As bishop I am keenly and painfully aware of the very steep social, cultural and political challenges currently faced by the Spanish-speaking side of our Church. Yet our scriptures for this Ordination Mass remind us that such challenges came to the Church of every age. Our opening reading from the book of Numbers eloquently celebrates the naming of elders to assist Moses in leadership. Yet this naming of leaders came precisely at the time the People of God grumbled and complained about their bland diet of manna as well as what seemed to be endless circling in the desert without any sighting of any kind of promised land. Likewise, our second reading from the Acts of the Apostles comes on the heels of St. Paul leaving Miletus where he warned against disciples who would betray the Gospel. Even more, our Gospel from St. Luke, with its beautiful “Last Supper” account where Jesus shares of his very Body and Blood, ends with a sharp dispute among the disciples about who would be the greatest.
But even more importantly, in this same Gospel passage, Jesus himself teaches us how to overcome discrimination, betrayal and hardship when he tells his followers, “I am among you as one who serves.” He focuses them – not on themselves – but on the mission – a mission of service.

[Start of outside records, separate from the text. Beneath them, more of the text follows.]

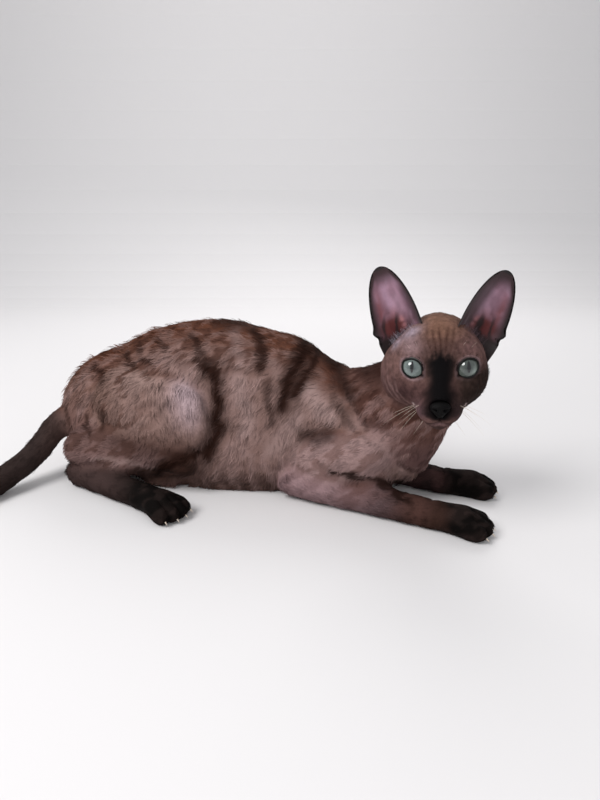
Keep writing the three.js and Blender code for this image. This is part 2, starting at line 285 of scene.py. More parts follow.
def seen_from(centre, points, rounds=12):
    centre = np.array(centre, float)
    line = np.array(points, float) - centre
    line /= length_of(line)
    t = np.linspace(0, len(line) - 1, rounds * (len(line) - 1) + 1)
    i = np.minimum(t.astype(int), len(line) - 2)
    way = line[i] + (line[i + 1] - line[i]) * (t - i)[:, None]
    return way / length_of(way)


def beside(f, centre, way):
    rel = f - centre
    far = length_of(rel)
    nearest = np.clip((rel / far) @ way.T, -1, 1).max(1)
    return far[:, 0] * np.arccos(nearest)


def face_marks(f):
    lip = [(25, 0, -34), (22, 7.5, -36), (13, 14, -35), (5, 19, -32), (-1, 24, -28)]
    mirrored = [(x, -y, z) for x, y, z in lip]
    jaw = (0, 0, -22)
    mouth = np.minimum(beside(f, jaw, seen_from(jaw, lip)), beside(f, jaw, seen_from(jaw, mirrored)))
    split = beside(f, (8, 0, -24), seen_from((8, 0, -24), [(30, 0, -26), (28, 0, -30), (25, 0, -34.5)]))
    return mouth, split


def furrows(f):
    fan = 1 + 0.035 * np.clip(f[:, 2] - 10, 0, 20)
    wander = np.array([noise.noise(Vector(p)) for p in f * (0.06, 0.11, 0.05)])
    lines = 0.5 - 0.5 * np.cos(f[:, 1] / fan * 1.95 + 2.8 * wander)
    where = (
        ramp(f[:, 2], 8, 15) * ramp(31 - f[:, 2], 0, 8) * hump(f[:, 1] / fan, 0, 8.5) * (f[:, 0] > -24)
    )
    return where * (1 - lines) ** 2


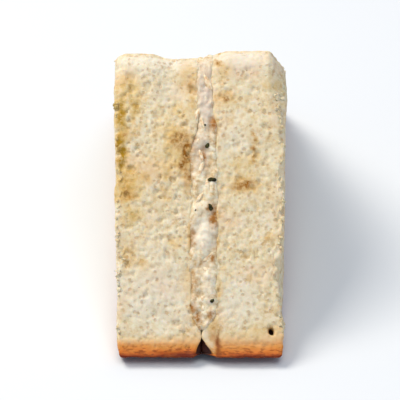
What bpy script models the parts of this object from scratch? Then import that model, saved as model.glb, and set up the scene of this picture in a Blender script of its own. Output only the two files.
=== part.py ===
# A quarter of a chicken spread sandwich. Two thick slices of white bread with the spread
# between them, cut along both diagonals, stand on their crust with the cut point upwards.
# X runs across the slices, Y from the front cut face to the back one, and Z up.

import math
import random

import bmesh
import bpy
from mathutils import Matrix, Vector, noise

MM = 0.001

# The loaf and the quarter cut from it
LOAF_SIDE = 94 * MM
LOAF_CORNER = 8 * MM
POINT_RADIUS = 4 * MM
HALF = LOAF_SIDE / 2
CUT_SLOPE = math.sqrt(2)
LOWER_EDGE = LOAF_CORNER * (1 - 1 / CUT_SLOPE)

# Faces across the sandwich, as (height, x) in millimetres from the middle of its width.
# The slices lean apart a little towards the top. They all but meet at the pinch, under the
# spread, and below it their crusts part at the cuts in a notch that closes further in.
PINCH = 5.2
NOTCH_FROM = 0.2 * MM
NOTCH_DEPTH = 1.2 * MM
LEFT_OUTSIDE = ((0, -16.1), (9, -16.4), (24, -17.0), (42, -17.3), (46, -16.7))
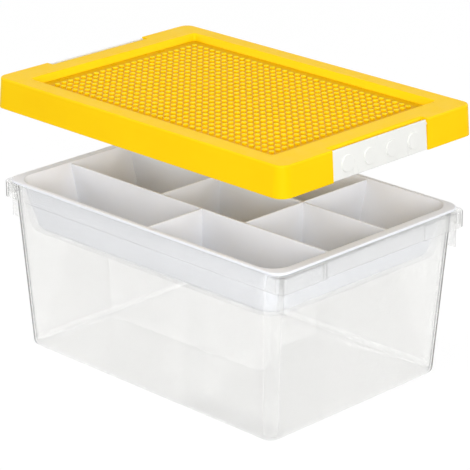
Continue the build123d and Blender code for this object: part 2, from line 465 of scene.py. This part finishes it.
def make_stud_plate():
    """The building surface: a grid of studs, its plain border, sides and underside."""
    low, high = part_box("stud_plate")
    level = stud_mount["pos_m"][2]
    along = round(stud_mount["dims"]["spacing_x_mm"] * millimetre / stud_pitch) + 1
    across = round(stud_mount["dims"]["spacing_y_mm"] * millimetre / stud_pitch) + 1
    mesh = bmesh.new()
    for column in range(along):
        for row in range(across):
            middle = ((column - (along - 1) / 2) * stud_pitch,
                      (row - (across - 1) / 2) * stud_pitch)
            add_stud(mesh, middle, level, high.z)
    bmesh.ops.remove_doubles(mesh, verts=mesh.verts[:], dist=merge_distance)
    border = [edge for edge in mesh.edges if edge.is_boundary]
    points = plate_outline(high.x, high.y)
    upper = [mesh.verts.new((x, y, level)) for x, y in points]
    lower = [mesh.verts.new((x, y, low.z)) for x, y in points]
    loop = [mesh.edges.new((upper[step - 1], upper[step])) for step in range(len(upper))]
    bmesh.ops.triangle_fill(mesh, use_beauty=True, use_dissolve=False, edges=border + loop)
    join_rings(mesh, lower, upper)
    mesh.faces.new(lower)
    bmesh.ops.recalc_face_normals(mesh, faces=mesh.faces[:])
    plate = add_mesh("studded_plate", mesh)
    plate.data.shade_smooth()
    plate.data.set_sharp_from_angle(angle=sharp_angle)
    return plate


# Stage

def add_lamp(name, azimuth, elevation, size, light):
    """Soft box that faces the object. Light is what it adds to a white face turned to it."""
    back = heading(math.radians(azimuth), math.radians(elevation))
    data = bpy.data.lights.new(name, "AREA")
    data.shape = "DISK"
    data.size = size
    data.energy = light * math.pi ** 2 * lamp_distance ** 2
    lamp = add_object(name, data)
    lamp.rotation_mode = "QUATERNION"
    lamp.rotation_quaternion = back.to_track_quat("Z", "Y")
    lamp.location = (cad_low + cad_high) / 2 + back * lamp_distance


def seen_rays(tree):
    """One for rays that show the background: straight, mirrored or through clear plastic."""
    rays = tree.nodes.new("ShaderNodeLightPath")
    value = rays.outputs["Is Camera Ray"]
    for name in ("Is Glossy Ray", "Is Transmission Ray"):
        value = calculate(tree, "MAXIMUM", value, rays.outputs[name])
    no_matt_face_between = calculate(tree, "LESS_THAN", rays.outputs["Diffuse Depth"], 0.5)
    return calculate(tree, "MULTIPLY", value, no_matt_face_between)


def make_world(horizon, zenith):
    """White where it is seen. Its light on the object is stronger from the sides than above."""
    world = bpy.data.worlds.new("studio")
    bpy.context.scene.world = world
    world.use_nodes = True
    tree = world.node_tree
    tree.nodes.clear()
    height = split_vector(tree, coordinate(tree, "Generated"))[2]
    backgrounds = []
    for strength in (remap(tree, height, horizon, zenith, start=0.2, end=0.7), 1.0):
        node = tree.nodes.new("ShaderNodeBackground")
        node.inputs["Color"].default_value = white
        feed(tree, node.inputs["Strength"], strength)
        backgrounds.append(node.outputs[0])
    output = tree.nodes.new("ShaderNodeOutputWorld")
    tree.links.new(mix_shaders(tree, seen_rays(tree), *backgrounds),
                   output.inputs["Surface"])


def make_floor(bounce, shadow_share, daylight):
    """White floor with a faint shadow near the object. Bounce is the light it sends back."""
    mesh = bmesh.new()
    bmesh.ops.create_grid(mesh, x_segments=1, y_segments=1,
                          size=floor_sizes * (cad_high - cad_low).length)
    floor = add_mesh("floor", mesh)
    floor.location.z = cad_low.z - floor_gap
    material, tree, output = new_material("pale_floor")
    seen = seen_rays(tree)
    away = vector_sum(tree, "LENGTH", coordinate(tree, "Object"))
    kept = remap(tree, away, shadow_share, 0, shadow_near, shadow_far)
    matt = tree.nodes.new("ShaderNodeBsdfDiffuse")
    tree.links.new(mix_colour(tree, seen, (bounce, bounce, bounce, 1), kept),
                   matt.inputs["Color"])
    glow = tree.nodes.new("ShaderNodeEmission")
    glow.inputs["Color"].default_value = white
    bright = remap(tree, kept, 1, 1 - shadow_share * daylight, 0, shadow_share)
    tree.links.new(calculate(tree, "MULTIPLY", seen, bright), glow.inputs["Strength"])
    both = tree.nodes.new("ShaderNodeAddShader")
    tree.links.new(matt.outputs[0], both.inputs[0])
    tree.links.new(glow.outputs[0], both.inputs[1])
    tree.links.new(both.outputs[0], output.inputs["Surface"])
    dress(floor, material)


make_camera()
bpy.context.scene.view_settings.view_transform = "Standard"
make_world(horizon=0.95, zenith=0.2)
make_floor(bounce=0.35, shadow_share=0.16, daylight=0.8)
add_lamp("front_lamp", azimuth=52, elevation=18, size=1.6, light=0.62)
add_lamp("left_lamp", azimuth=-65, elevation=22, size=1.6, light=0.24)
add_lamp("right_lamp", azimuth=158, elevation=22, size=1.6, light=0.24)
add_lamp("top_lamp", azimuth=20, elevation=74, size=1.8, light=0.31)

yellow_plastic = moulded_plastic(
    "yellow_moulding", colour=(255, 210, 9), deep=(254, 206, 7),
    roughness=0.36, specular=0.06, grain=0.7 * millimetre, edge=0.4 * millimetre)
tray_plastic = moulded_plastic(
    "white_tray_moulding", colour=(243, 245, 250), deep=(240, 242, 247),
    roughness=0.34, specular=0.3, grain=0.8 * millimetre, edge=0.5 * millimetre)
latch_plastic = moulded_plastic(
    "white_latch_moulding", colour=(236, 236, 232), deep=(233, 233, 229),
    roughness=0.3, specular=0.4, grain=0.8 * millimetre, edge=0.3 * millimetre)
tub_plastic = clear_plastic("clear_moulding", bent_share=0.3)
# The floor colour holds painted shade between the studs, and the stud colour a painted
# highlight on their tops
stud_plastic = studded_plastic(
    "yellow_stud_moulding_painted_light", floor_level=stud_mount["pos_m"][2],
    stud_level=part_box("stud_plate")[1].z, shaded_floor_colour=(236, 178, 4),
    highlit_stud_colour=(251, 223, 17), roughness=0.3, specular=0.06)

dress(frame["nodes"]["tub"], tub_plastic)
dress(frame["nodes"]["tray"], tray_plastic)
dress(frame["nodes"]["lid"], yellow_plastic)
dress(frame["nodes"]["latch_left"], latch_plastic)
dress(frame["nodes"]["latch_right"], latch_plastic)

plate = make_stud_plate()
dress(plate, stud_plastic)
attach(plate, "lid")
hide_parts("stud_plate")
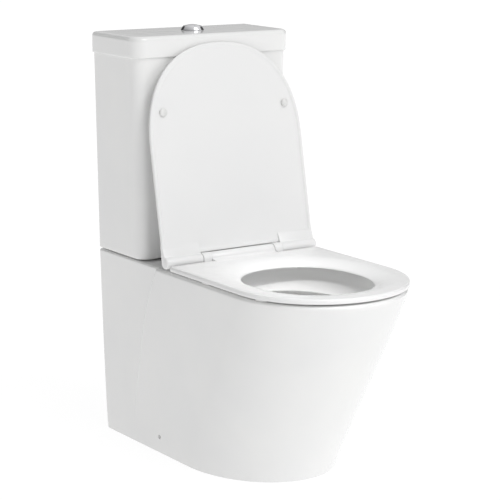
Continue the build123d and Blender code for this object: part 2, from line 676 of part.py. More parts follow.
def tank_plate_washer(x):
    return ring(x, VALVE_Y, DECK_UNDER - PLATE_WASHER_THICK, DECK_UNDER, PLATE_WASHER_R, BOLT_R)


def tank_wing_nut(x):
    top = DECK_UNDER - PLATE_WASHER_THICK
    return wing_nut(x, VALVE_Y, top) - disc(x, VALVE_Y, BOLT_END - EPS, top + EPS, BOLT_R)


# ---- Seat -----------------------------------------------------------------------------------
def seat_outline(inset, z):
    return d_face(SEAT_HALF - inset, SEAT_STRAIGHT_Y, FRONT_Y + inset, SEAT_REAR_Y - inset, NOSE_POWER, z)


def seat_ring():
    """A ring that dips towards its hole, with a tongue back to the barrel between the hinges."""
    plate = rounded_plate(seat_outline, *SEAT_Z, SEAT_ROUND)
    lip = extrude(oval_face(SEAT_HOLE_HALF_X + SEAT_LIP_WIDTH, SEAT_HOLE_HALF_Y + SEAT_LIP_WIDTH,
                            SEAT_HOLE_POWER, SEAT_HOLE_Y, SEAT_LIP_Z), SEAT_Z[0] - SEAT_LIP_Z + EPS)
    dish = loft([
        oval_face(SEAT_HOLE_HALF_X + grow, SEAT_HOLE_HALF_Y + grow, SEAT_HOLE_POWER, SEAT_HOLE_Y, SEAT_LIP_Z + rise)
        for rise, grow in SEAT_DISH
    ], ruled=True)
    seat = plate + lip - dish
    seat += prism_x([(SEAT_REAR_Y - 7, SEAT_Z[0] + 2), (SEAT_REAR_Y - 7, SEAT_Z[1]), (SEAT_REAR_Y, SEAT_Z[1] + 1.5),
                     (AXIS_Y - BARREL_R + 0.1, AXIS_Z + 1.0), (AXIS_Y, AXIS_Z), (AXIS_Y, AXIS_Z - BARREL_R)],
                    -TONGUE_HALF, TONGUE_HALF)
    seat += bar_x(-TONGUE_HALF, TONGUE_HALF, AXIS_Y, AXIS_Z, BARREL_R)
    for side in (-1, 1):
        bore = sorted((side * (PIN_X[0] - 2), side * (TONGUE_HALF + EPS)))
        seat -= bar_x(*bore, AXIS_Y, AXIS_Z, PIN_BORE_R)
    return seat


def seat_bumpers():
    """Four oblong rubber feet under the ring."""
    feet = []
    for side in (-1, 1):
        for x, y, turn in SEAT_BUMPERS:
            foot = extrude(SlotOverall(*SEAT_BUMPER_SIZE), SEAT_BUMPER_Z[1] - SEAT_BUMPER_Z[0])
            feet.append(Pos(side * x, y, SEAT_BUMPER_Z[0]) * Rot(0, 0, side * turn) * foot)
    return Compound(children=feet)


# ---- Cover ----------------------------------------------------------------------------------
def opened(shape):
    """Swings a piece of the closed cover back about the hinge axis, to where it leans when open."""
    return shape.rotate(Axis((0, AXIS_Y, AXIS_Z), (-1, 0, 0)), COVER_OPEN_DEG)


def cover_outline(inset, z):
    return d_face(COVER_HALF - inset, AXIS_Y - COVER_STRAIGHT, AXIS_Y - COVER_REACH + inset,
                  AXIS_Y - COVER_SLOT - inset, COVER_POWER, z)


def seat_cover():
    """A dished plate with a tab at each back corner, where its barrel turns on the hinge pin."""
    under = AXIS_Z + COVER_H[0]
    cover = rounded_plate(cover_outline, under, AXIS_Z + COVER_H[1], COVER_ROUND)
    cover -= extrude(cover_outline(COVER_RIM, under - EPS), COVER_DISH + EPS)
    front_y = AXIS_Y - TEARDROP_REACH
    teardrop = [(AXIS_Y, AXIS_Z + BARREL_R), (front_y, AXIS_Z + COVER_H[1] - 0.6), (front_y, under),
                (AXIS_Y - COVER_SLOT, AXIS_Z - TAB_BULGE), (AXIS_Y - BARREL_R + 0.4, AXIS_Z - TAB_BULGE),
                (AXIS_Y, AXIS_Z)]
    for side in (-1, 1):
        tab_x = sorted((side * TAB_START, side * COVER_HALF))
        bore = sorted((side * (TAB_START - EPS), side * (PIN_X[1] + 2)))
        cover += prism_x(teardrop, *tab_x)
        cover += bar_x(*tab_x, AXIS_Y, AXIS_Z, BARREL_R)
        cover -= bar_x(*bore, AXIS_Y, AXIS_Z, PIN_BORE_R)
    return opened(cover)


def cover_bumpers():
    top = AXIS_Z + COVER_H[0] + COVER_DISH
    feet = mirrored_pair(
        lambda x: disc(x, AXIS_Y - COVER_BUMPER_REACH, COVER_BUMPER_UNDER, top, COVER_BUMPER_R), COVER_BUMPER_X)
    return opened(feet)


# ---- Hinges ---------------------------------------------------------------------------------
def hinge_block(side):
    x_range = sorted((side * BLOCK_X[0], side * BLOCK_X[1]))
    foot = block(x_range, (AXIS_Y - BLOCK_R, AXIS_Y + BLOCK_R), (BASE_PLATE_TOP, AXIS_Z))
    body = foot + bar_x(*x_range, AXIS_Y, AXIS_Z, BLOCK_R)
    return body - bar_x(*x_range, AXIS_Y, AXIS_Z, PIN_R)


def hinge_damper(side):
    """A rotary damper that is also the hinge pin, fixed in its block."""
    return bar_x(*sorted((side * PIN_X[0], side * PIN_X[1])), AXIS_Y, AXIS_Z, PIN_R)


def hinge_base_plate(x):
    side = math.copysign(1, x)
    x_range = sorted((side * BASE_PLATE_X[0], side * BASE_PLATE_X[1]))
    plate = block(x_range, BASE_PLATE_Y, (RIM_Z, BASE_PLATE_TOP))
    plate = fillet(plate.edges().filter_by(Axis.Z), 8.0)
    hole = [(0, RIM_Z), (STUD_R, RIM_Z), (STUD_HEAD_R, BASE_PLATE_TOP), (0, BASE_PLATE_TOP)]
    return plate - turned(hole, x, AXIS_Y)


def hinge_stud(x):
    outline = [(0, STUD_END), (STUD_R, STUD_END), (STUD_R, RIM_Z), (STUD_HEAD_R, BASE_PLATE_TOP),
               (0, BASE_PLATE_TOP)]
    return turned(outline, x, AXIS_Y)


def hinge_stud_bush(x):
    return ring(x, AXIS_Y, *BUSH_Z, STUD_HOLE_R, STUD_R)


def hinge_wing_nut(x):
    nut = wing_nut(x, AXIS_Y, DECK_UNDER)
    return nut - disc(x, AXIS_Y, STUD_END - EPS, DECK_UNDER + EPS, STUD_R)


# ---- All pieces -----------------------------------------------------------------------------
HALF_BUTTON_X = (-BUTTON_R, BUTTON_SPLIT - BUTTON_GAP / 2)
FULL_BUTTON_X = (BUTTON_SPLIT + BUTTON_GAP / 2, BUTTON_R)

CASTING = pan_casting()

PIECES = {
    "pan": lambda: CASTING - behind_the_bowl(),
    "pan_trapway": lambda: CASTING & behind_the_bowl(),
    "cistern_tank": cistern_tank,
    "cistern_lid": cistern_lid,
    "button_bezel": button_bezel,
    "button_lock_nut": button_lock_nut,
    "half_flush_button": lambda: flush_button(HALF_BUTTON_X),
    "full_flush_button": lambda: flush_button(FULL_BUTTON_X),
    "half_push_rod": lambda: push_rod(HALF_ROD_X),
    "full_push_rod": lambda: push_rod(FULL_ROD_X),
    "half_button_spring": lambda: button_spring(HALF_ROD_X),
    "full_button_spring": lambda: button_spring(FULL_ROD_X),
    "flush_valve_base": flush_valve_base,
    "flush_valve_tower": flush_valve_tower,
    "flush_valve_overflow_tube": flush_valve_overflow_tube,
    "flush_valve_seal": flush_valve_seal,
    "flush_valve_nut": flush_valve_nut,
    "valve_base_washer": valve_base_washer,
    "close_coupling_gasket": close_coupling_gasket,
    "half_flush_lever": lambda: flush_lever(HALF_ROD_X),
    "full_flush_lever": lambda: flush_lever(FULL_ROD_X),
    "flush_lever_pin": flush_lever_pin,
    "fill_valve_body": fill_valve_body,
    "fill_valve_cap": fill_valve_cap,
    "fill_valve_float": fill_valve_float,
    "fill_valve_lever": fill_valve_lever,
    "fill_valve_washer": fill_valve_washer,
    "fill_valve_lock_nut": fill_valve_lock_nut,
    "tank_bolts": lambda: mirrored_pair(tank_bolt, BOLT_X),
    "tank_cone_washers": lambda: mirrored_pair(tank_cone_washer, BOLT_X),
    "tank_plate_washers": lambda: mirrored_pair(tank_plate_washer, BOLT_X),
    "tank_wing_nuts": lambda: mirrored_pair(tank_wing_nut, BOLT_X),
    "seat_ring": seat_ring,
    "seat_bumpers": seat_bumpers,
    "seat_cover": seat_cover,
    "cover_bumpers": cover_bumpers,
    "hinge_block_left": lambda: hinge_block(-1),
    "hinge_block_right": lambda: hinge_block(1),
    "seat_damper": lambda: hinge_damper(-1),
    "cover_damper": lambda: hinge_damper(1),
    "hinge_base_plates": lambda: mirrored_pair(hinge_base_plate, STUD_X),
    "hinge_studs": lambda: mirrored_pair(hinge_stud, STUD_X),
    "hinge_stud_bushes": lambda: mirrored_pair(hinge_stud_bush, STUD_X),
    "hinge_wing_nuts": lambda: mirrored_pair(hinge_wing_nut, STUD_X),
}

os.makedirs("parts", exist_ok=True)
for node, make in PIECES.items():
    export_step(make(), f"parts/{node}.step")
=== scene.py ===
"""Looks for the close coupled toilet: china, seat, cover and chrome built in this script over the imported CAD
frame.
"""
import json
import math

import bmesh
import bpy
import numpy as np
from mathutils import Euler, Matrix, Vector


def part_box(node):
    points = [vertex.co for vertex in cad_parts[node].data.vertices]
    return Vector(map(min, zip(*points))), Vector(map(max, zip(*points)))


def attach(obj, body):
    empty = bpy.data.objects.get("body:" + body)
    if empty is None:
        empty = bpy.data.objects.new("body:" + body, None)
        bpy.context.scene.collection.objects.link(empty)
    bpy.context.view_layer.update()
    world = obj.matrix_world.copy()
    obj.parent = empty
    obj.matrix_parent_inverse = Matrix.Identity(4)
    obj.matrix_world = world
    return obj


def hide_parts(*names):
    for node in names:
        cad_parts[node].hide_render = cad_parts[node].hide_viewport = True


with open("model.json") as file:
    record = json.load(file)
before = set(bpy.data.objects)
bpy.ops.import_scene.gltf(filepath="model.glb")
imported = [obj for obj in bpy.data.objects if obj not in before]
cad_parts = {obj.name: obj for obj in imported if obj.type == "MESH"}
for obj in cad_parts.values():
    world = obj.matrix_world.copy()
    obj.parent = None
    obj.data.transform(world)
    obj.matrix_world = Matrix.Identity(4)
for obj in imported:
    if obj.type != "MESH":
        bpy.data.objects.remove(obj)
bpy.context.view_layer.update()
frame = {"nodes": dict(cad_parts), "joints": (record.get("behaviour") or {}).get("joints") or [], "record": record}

# ---- Sizes, in metres ------------------------------------------------------------------------
MM = 0.001
PAN_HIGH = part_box("pan")[1]
TANK_LOW, TANK_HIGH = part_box("cistern_tank")
LID_LOW, LID_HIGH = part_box("cistern_lid")
SEAT_LOW, SEAT_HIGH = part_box("seat_ring")
BEZEL_LOW, BEZEL_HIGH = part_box("button_bezel")
BUTTON_LOW, BUTTON_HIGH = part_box("full_flush_button")
JOINTS = {joint["name"]: joint for joint in frame["joints"]}

WALL_Y = PAN_HIGH.y
RIM_Z = PAN_HIGH.z
PAN_BASE_HALF = 158 * MM
PAN_TOP_HALF = 176 * MM
NOSE_PROUD = 4.5 * MM
NOSE_POWER = 2.03
# height and y of the pan's front, in millimetres
NOSE_PROFILE = ((0, -161), (50, -181), (190, -249), (300, -306), (387, -344.5))
# y where the round nose meets the straight side, at the floor and at the rim
NOSE_STRAIGHT = (35 * MM, -170 * MM)
# height and y of the crease down each side, in millimetres
CREASE = ((-20, 240), (80, 226), (160, 205), (290, 170), (382, 127), (420, 100))
RIM_ROUND = 7 * MM
REAR_ROUND = 4 * MM
PAN_WALL = 11 * MM
DECK_UNDER = RIM_Z - 14 * MM
BOWL_WALL = 12 * MM
BOWL_Y = -130 * MM
BOWL_MOUTH = (135 * MM, 165 * MM)
# height, half width, half depth, centre y, in millimetres: down to the ledge, and set back below it
BOWL_UPPER = (
    (394, 135, 165, -130), (370, 133, 162, -130), (358, 127, 154, -129), (350, 112, 136, -126),
    (346, 105, 128, -125),
)
BOWL_LOWER = (
    (343, 122, 148, -128), (332, 120, 145, -127), (318, 107, 129, -122), (300, 95, 115, -117),
    (280, 87, 105, -112), (230, 75, 90, -102), (180, 63, 74, -93), (130, 46, 54, -84), (106, 26, 32, -80),
)
BOWL_DEEPEST_Y = -80 * MM
# y and height in millimetres, from the bottom of the bowl, up over the weir and down to the outlet
TRAP_ROUTE = ((-85, 132), (-30, 116), (5, 104), (40, 158), (62, 222), (118, 222), (150, 180), (215, 180))
TRAP_BORE_R = 28 * MM
TRAP_WALL = 10 * MM
OUTLET_ENDS = (196 * MM, 250 * MM)
OUTLET_BORE_R = 43 * MM
DUCT_HALF = 29 * MM
DUCT_Z = (296 * MM, 330 * MM)
DUCT_WALL = 9 * MM
INLET_R = 31 * MM
INLET_WALL = 13 * MM
RECESS_R = 46.6 * MM
RECESS_FLOOR = 382 * MM
CUTOUT_X = 122.5 * MM
CUTOUT_HALF = 27.5 * MM
CUTOUT_Y = (230 * MM, 296 * MM)
STUD_X = 77.5 * MM
STUD_HOLE_R = 7 * MM
BOLT_X = 78 * MM
BOLT_HOLE_R = 6 * MM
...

Friends, this is the same mission to which Dan and Peter Steele have committed their lives and this is the mission that will allow our Church to be God’s leaven of love in our own world today.
As we watch Dan and Peter Steele concelebrate the Eucharist today may we be mindful of the rich meaning in St. Augustine’s succinct teaching for believers of every age: “Be what you see and receive what you are.” Peace be with you!